Jeff Kelley has had a number of careers, and each one began with surfing.
Kelley, the creative head and founder of the Sanuk brand, grew up in surfing epicenter Huntington Beach, Calif.
“When I was younger, my parents would take me to the beach and we’d ride those inflatable rafts. There’s something about riding a wave,” he said. “In seventh grade, I started surfing. There’s not too many things I can compare it to. Surfing helps you to be present in that moment. That’s why it’s so magical.”
Kelley’s hobby turned into something more in the mid-1980s. A new pour-on finish for surf boards had started to replace waxing, but the abrasive finish on the board irritated his skin. Frustrated, the lifelong tinkerer started exploring alternatives, eventually hitting on an EVA compound that surfers could stick on the board.
This led to his first business, Trax-Top, which he launched thanks to connections made through friend and pro surfer Peter Townend. “I had just gotten my real estate license, then I came up with this idea, so I ran it past him,” recalled Kelley. “He said, ‘You can always go back and practice real estate.’”
In 1991, Kelley sold Trax-Top, later known as Grip-Dek, to Reef for an equity stake and joined the team as head of sales and marketing, a position he held until 1996, when he decided to strike out on his own. After Kelley took a year off to travel and surf with his family, he mortgaged his house to start Sanuk.

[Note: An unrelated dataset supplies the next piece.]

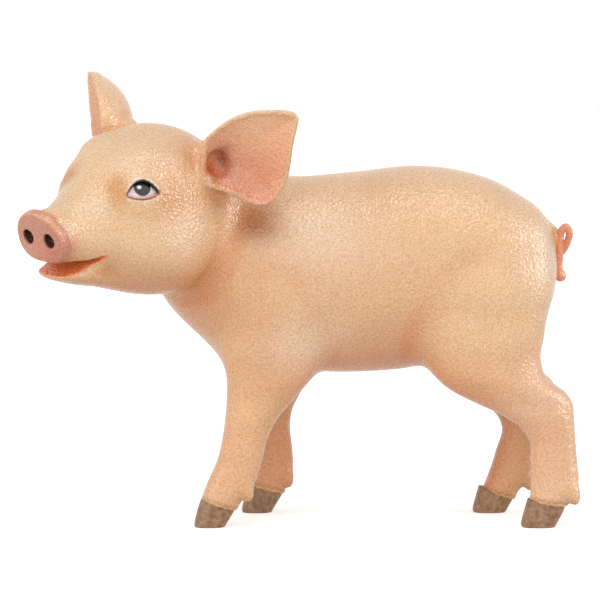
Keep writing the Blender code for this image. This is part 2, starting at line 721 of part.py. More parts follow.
def boolean(solid, tool, operation):
    """The solid joined with, cut by or kept within the tool, which is used up."""
    tool.hide_render = True
    tool.display_type = "WIRE"
    solid = shaped(solid, solid.name, "BOOLEAN", object=tool, operation=operation, solver="EXACT")
    bpy.data.objects.remove(tool)
    return solid


def islands(mesh):
    """The mesh's loose pieces, each as a list of its faces."""
    left = set(mesh.faces)
    found = []
    while left:
        reached = [left.pop()]
        for face in reached:
            for edge in face.edges:
                for other in edge.link_faces:
                    if other in left:
                        left.remove(other)
                        reached.append(other)
        found.append(reached)
    return found


def distance_to(faces, place):
    """How near the corners of some faces come to a place."""
    return min((v.co - place).length for face in faces for v in face.verts)


def part_off(whole, tool, name, marker):
    """Cut with the blade, and give the loose piece nearest the marker its own name."""
    whole = boolean(whole, tool, "DIFFERENCE")
    place = (Vector(marker) - Vector((MIDDLE[0], MIDDLE[1], 0.0))) * MM
    both = bmesh.new()
    both.from_mesh(whole.data)
    pieces = islands(both)
    nearest = min(pieces, key=lambda faces: distance_to(faces, place))
    marked = {face.index for face in nearest}
    meshes = []
    for wanted in (True, False):
        one = bmesh.new()
        one.from_mesh(whole.data)
        one.faces.ensure_lookup_table()
        gone = [face for face in one.faces if (face.index in marked) != wanted]
        bmesh.ops.delete(one, geom=gone, context="FACES")
        mesh = bpy.data.meshes.new(name if wanted else whole.name)
        one.to_mesh(mesh)
        one.free()
        meshes.append(mesh)
    both.free()
    rest = whole.name
    bpy.data.objects.remove(whole)
    add_solid(name, meshes[0])
    return add_solid(rest, meshes[1])


# ---------------------------------------------------------------- the cuts


def flat_blade(place, turn, lean, half):
    """A square upright blade that faces the head, turned to the left and leant back."""
    turn, lean = math.radians(turn), math.radians(lean)
    side = np.array([math.sin(turn), -math.cos(turn), 0.0])
    ahead = np.array([-math.cos(turn), -math.sin(turn), 0.0])
    rise = math.cos(lean) * np.array([0.0, 0.0, 1.0]) - math.sin(lean) * ahead
    middle = np.asarray(place)
    return blade([[middle + a * half * side + b * half * rise for a in (-1, 1)] for b in (-1, 1)])


def ear_blade(side):
    """A blade across the root of one ear."""
    along, across, out = ear_frame()
    rows = []
    for a in (-14.0, 20.0):
        row = []
        for b in (-16.0, 14.0):
            h = np.asarray(EAR_ROOT) + EAR_PARTED * along + a * across + b * out
            row.append(from_head(h * np.array([1.0, side, 1.0])))
        rows.append(row)
    return blade(rows)


def jaw_blade():
    """The bent blade between the mouth and the throat."""
    sides = (-HEAD_BLADE, HEAD_BLADE)
    return blade([[from_head((s, t, w)) for t in sides] for s, w in JAW_PARTED])


def snout_blade():
    """A blade across the muzzle, behind the snout's disc."""
    ends = (-HEAD_BLADE, HEAD_BLADE)
    return blade([[from_head((SNOUT_PARTED, t, w)) for t in ends] for w in ends])


def dome_blade(middle, radii, skirt, side):
    """A dome-shaped blade over the top of one leg."""
    rows = []
    levels = [(1.0, skirt)]
    for ring in range(DOME_RINGS):
        angle = math.pi / 2 * ring / DOME_RINGS
        levels.append((math.cos(angle), middle[2] + radii[2] * math.sin(angle)))
    for scale, z in levels:
        row = []
        for turn in range(DOME_AROUND):
            angle = 2 * math.pi * turn / DOME_AROUND
            x = middle[0] + radii[0] * scale * math.cos(angle)
            y = middle[1] * side + radii[1] * scale * math.sin(angle)
            row.append((x, y, z))
        rows.append(row)
    return blade(rows, round_about=True)


def block(corners):
    """A six-sided solid from four low corners and the four above them, both in a ring."""
    faces = ((3, 2, 1, 0), (4, 5, 6, 7), (0, 1, 5, 4), (1, 2, 6, 5), (2, 3, 7, 6), (3, 0, 4, 7))
    return add_solid("block", raw_mesh("block", corners, faces))


def under(stations, side, shift, hairline, sink):
    """A block under a foot's hairline, its top sunk a little."""
    middle = stations[2][3] * side
    toe, heel = stations[1][1] + shift, stations[2][2] + shift
    slope = (hairline[1] - hairline[0]) / (heel - toe)
    ring = [(-UNDER_AHEAD, -UNDER_HALF), (UNDER_BEHIND, -UNDER_HALF)]
    ring += [(UNDER_BEHIND, UNDER_HALF), (-UNDER_AHEAD, UNDER_HALF)]
    low = [(toe + x, middle + y, -UNDER_DEEP) for x, y in ring]
    high = [(toe + x, middle + y, hairline[0] + slope * x - sink) for x, y in ring]
    return block(low + high)


def floor_block():
    """A block under the floor, wider than the figure."""
    return block([(x, y, z) for z in (-FLOOR_DEEP, 0.0) for x, y in FLOOR_RING])


# ---------------------------------------------------------------- the figure


def build_hooves():
    """The four hooves, each cut flat on the floor and along its hairline."""
    for foot, (_, _, stations, side, shift, hairline) in FEET.items():
        toe, heel = stations[1][1] + shift, stations[1][2] + shift
        middle = stations[1][3] * side
        low = np.array([toe, middle, 0.0]) + HOOF_BOX[0]
        high = np.array([heel, middle, 0.0]) + HOOF_BOX[1]

        def field(p):
            return hoof(p, stations, side, shift)

        solid = field_solid("hoof_" + foot, field, low, high, HOOF_GRID, HOOF_TRIANGLES)
        solid = boolean(solid, under(stations, side, shift, hairline, CUT_GAP / 2), "INTERSECT")
        boolean(solid, floor_block(), "DIFFERENCE")


def lens(name, side, grown):
    """A lens of an eye, its radii grown a little."""
    points, faces = [], []
    for ring in range(1, EYE_RINGS):
        polar = math.pi * ring / EYE_RINGS
        for turn in range(EYE_AROUND):
            angle = 2 * math.pi * turn / EYE_AROUND
            points.append((math.sin(polar) * math.cos(angle), math.sin(polar) * math.sin(angle),
                           math.cos(polar)))
    points += [(0.0, 0.0, 1.0), (0.0, 0.0, -1.0)]
    top, bottom = len(points) - 2, len(points) - 1
    last = (EYE_RINGS - 2) * EYE_AROUND
    for turn in range(EYE_AROUND):
        k = (turn + 1) % EYE_AROUND
        faces.append((turn, k, top))
        faces.append((last + k, last + turn, bottom))
        for start in range(0, last, EYE_AROUND):
            below = start + EYE_AROUND
            faces.append((start + k, start + turn, below + turn, below + k))
    return add_solid(name, eye_mesh(name, np.array(points) * (np.asarray(EYE_RADII) + grown), faces, side))


def eye_mesh(name, local, faces, side):
    """A mesh from points in an eye's own axes, its faces turned outwards."""
    h = np.asarray(local) @ eye_axes() + np.asarray(EYE_PLACE)
    mesh = raw_mesh(name, from_head(h * np.array([1.0, side, 1.0])), faces)
    turned = bmesh.new()
    turned.from_mesh(mesh)
    bmesh.ops.recalc_face_normals(turned, faces=turned.faces)
    turned.to_mesh(mesh)
    turned.free()
    return mesh


def lid_opening(side):
    """The almond between the lids of one eye, drawn outwards from inside its lens."""
    steps = np.linspace(-EYE_OPENING_HALF, EYE_OPENING_HALF, 11)
    upper = [(x, lid_height(x, True)) for x in steps]
    lower = [(x, -lid_height(x, False)) for x in steps[-2:0:-1]]
    ring = upper + lower
    count = len(ring)
    local = [(x, y, z) for z in (1.0, 9.0) for x, y in ring]
    faces = [list(range(count)), list(range(2 * count - 1, count - 1, -1))]
    faces += [(i, (i + 1) % count, count + (i + 1) % count, count + i) for i in range(count)]
    return add_solid("opening", eye_mesh("opening", local, faces, side))


def build_eyes():
    """The two eyes, as smooth lenses."""
    for name, side in (("eye_left", 1.0), ("eye_right", -1.0)):
        lens(name, side, 0.0)


def build_tail():
    """The tail, in a loop and a tip."""
    solid = field_solid("tail_loop", tail, *TAIL_BOX, TAIL_GRID, TAIL_TRIANGLES)
    tool = blade([[(x, y, TAIL_PARTED) for y in (-20.0, 20.0)] for x in (50.0, 90.0)])
    part_off(solid, tool, "tail_tip", TAIL[-1][:3])


def build_body():
    """The flesh, meshed whole and then parted from the head backwards."""
    flesh = field_solid("trunk", body, *FLESH_BOX, BODY_GRID, BODY_TRIANGLES)
    for _, _, stations, side, shift, hairline in FEET.values():
        flesh = boolean(flesh, under(stations, side, shift, hairline, -CUT_GAP / 2), "DIFFERENCE")
    flesh = boolean(flesh, floor_block(), "DIFFERENCE")
    for side in (1.0, -1.0):
        flesh = boolean(flesh, lens("socket", side, CUT_GAP), "DIFFERENCE")
        flesh = boolean(flesh, lid_opening(side), "DIFFERENCE")
    for name, side in (("ear_left", 1.0), ("ear_right", -1.0)):
        tip = np.asarray(EAR_ROOT) + 25.0 * ear_frame()[0]
        flesh = part_off(flesh, ear_blade(side), name, from_head(tip * np.array([1.0, side, 1.0])))
    flesh = part_off(flesh, jaw_blade(), "lower_jaw", from_head((47.0, 0.0, -4.0)))
    flesh = part_off(flesh, snout_blade(), "snout", from_head((52.0, 0.0, 8.0)))
    tool = flat_blade(HEAD_PARTED, HEAD_TURN, HEAD_LEAN, NECK_BLADE)
    flesh = part_off(flesh, tool, "head", from_head((25.0, 0.0, 34.0)))
    tool = flat_blade(NECK_PARTED, NECK_TURN, NECK_LEAN, NECK_BLADE)
    flesh = part_off(flesh, tool, "neck", (-24.0, 4.0, 90.0))
    for foot, (stations, _, _, side, shift, _) in FEET.items():
        fore = foot.startswith("front")
        middle = FORE_DOME if fore else HIND_DOME
        radii = FORE_DOME_RADII if fore else HIND_DOME_RADII
        tool = dome_blade(middle, radii, FORE_SKIRT if fore else HIND_SKIRT, side)
        ankle = (stations[0][1] + shift, stations[0][3] * side, stations[0][0])
        flesh = part_off(flesh, tool, "leg_" + foot, ankle)


LOOKS = (
    ("snout", (0.66, 0.35, 0.28), 0.42),
    ("ear", (0.70, 0.42, 0.31), 0.45),
    ("eye", (0.03, 0.035, 0.04), 0.12),
    ("hoof", (0.26, 0.19, 0.13), 0.5),
    ("tail", (0.66, 0.33, 0.25), 0.45),
    ("", (0.75, 0.54, 0.36), 0.45),
)


def paint(thing):
    """Give the object its own paint, by the kind of part that its name says."""
    colour, roughness = next(look[1:] for look in LOOKS if thing.name.startswith(look[0]))
    material = bpy.data.materials.new("paint_" + thing.name)
    material.use_nodes = True
    shader = material.node_tree.nodes["Principled BSDF"]
    shader.inputs["Base Color"].default_value = (*colour, 1.0)
    shader.inputs["Roughness"].default_value = roughness
    shader.inputs["Metallic"].default_value = 0.0
    thing.data.materials.clear()
    thing.data.materials.append(material)
    thing.data.shade_smooth()


def main():
    """Build the whole figure."""
    for thing in list(bpy.data.objects):
        bpy.data.objects.remove(thing)
    build_body()
    build_hooves()
    build_eyes()
    build_tail()
    for thing in bpy.data.objects:
        paint(thing)


if __name__ == "__main__":
    main()
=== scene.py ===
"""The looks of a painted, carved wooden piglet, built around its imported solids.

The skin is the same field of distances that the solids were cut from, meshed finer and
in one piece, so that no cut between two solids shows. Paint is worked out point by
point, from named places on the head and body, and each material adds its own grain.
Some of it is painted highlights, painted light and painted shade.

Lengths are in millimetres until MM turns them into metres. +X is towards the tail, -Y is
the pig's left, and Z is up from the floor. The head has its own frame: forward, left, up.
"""

import math

import bmesh
import bpy
import numpy as np
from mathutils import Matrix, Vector


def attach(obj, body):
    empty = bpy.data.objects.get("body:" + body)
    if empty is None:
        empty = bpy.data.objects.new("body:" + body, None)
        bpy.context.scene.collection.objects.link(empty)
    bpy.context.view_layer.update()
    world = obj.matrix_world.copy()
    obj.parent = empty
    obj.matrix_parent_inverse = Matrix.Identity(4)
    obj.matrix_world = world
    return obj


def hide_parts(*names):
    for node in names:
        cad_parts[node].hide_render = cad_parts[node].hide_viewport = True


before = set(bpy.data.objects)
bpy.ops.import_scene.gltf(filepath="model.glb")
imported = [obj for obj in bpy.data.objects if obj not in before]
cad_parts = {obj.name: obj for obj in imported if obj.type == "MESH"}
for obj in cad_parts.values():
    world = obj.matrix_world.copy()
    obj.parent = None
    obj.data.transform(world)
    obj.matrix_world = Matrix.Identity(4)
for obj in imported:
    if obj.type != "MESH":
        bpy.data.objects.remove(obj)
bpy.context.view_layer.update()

MM = 0.001

# ---- driving dimensions

# The figure's middle on the floor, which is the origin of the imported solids.
MIDDLE = (0.825, -15.130)
CUT_GAP = 0.3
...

“I just had the feeling I needed to move on, do something on my own again. I’m an entrepreneur who has ideas running through my head all the time,” he said.

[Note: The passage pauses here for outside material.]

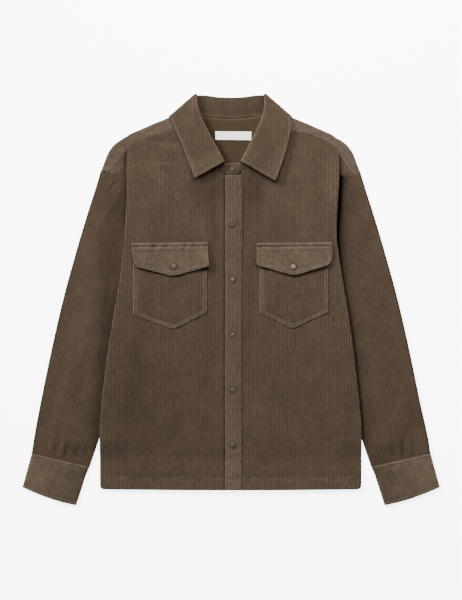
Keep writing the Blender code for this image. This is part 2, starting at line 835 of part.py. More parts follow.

Sanuk, founded in 1997, started with quirky product with fun back stories, and the brand quickly developed a passionate fanbase not only with surf shops but with climbers, outdoor enthusiasts, mall retailers and boutiques. It also caught the attention of Deckers Outdoor Corp. In May 2011, the Goleta, Calif.-based firm acquired Sanuk for roughly $120 million, retaining Kelley as creative director.
Surfing even indirectly inspired Sanuk’s signature product, the slipper-like Sidewalk Surfer style.
“Seven or eight years ago, when my office was in Cardiff-by-the-Sea, Calif., I used to run down the stairs near our office to the beach,” Kelley said. “After I went surfing, I’d run back up barefoot. I realized that sandals are much more flexible and have a closer feel to being barefoot [than regular shoes]. I headed to the factory two weeks later.”
That influence has remained even as Sanuk has grown and expanded its product line and distribution.
“The surfing world will always be the meter I [use to] gauge things,” Kelley said. “But [Sanuk] is so much more than that now. I don’t want to pigeonhole us into being just a surf brand.”
Recently, Kelley has had to cut back on the board time since tearing his Achilles tendon earlier in the spring. And though he’s still in recovery, his friends help him paddle out. “The water’s warm, and there are dolphins out there,” he said.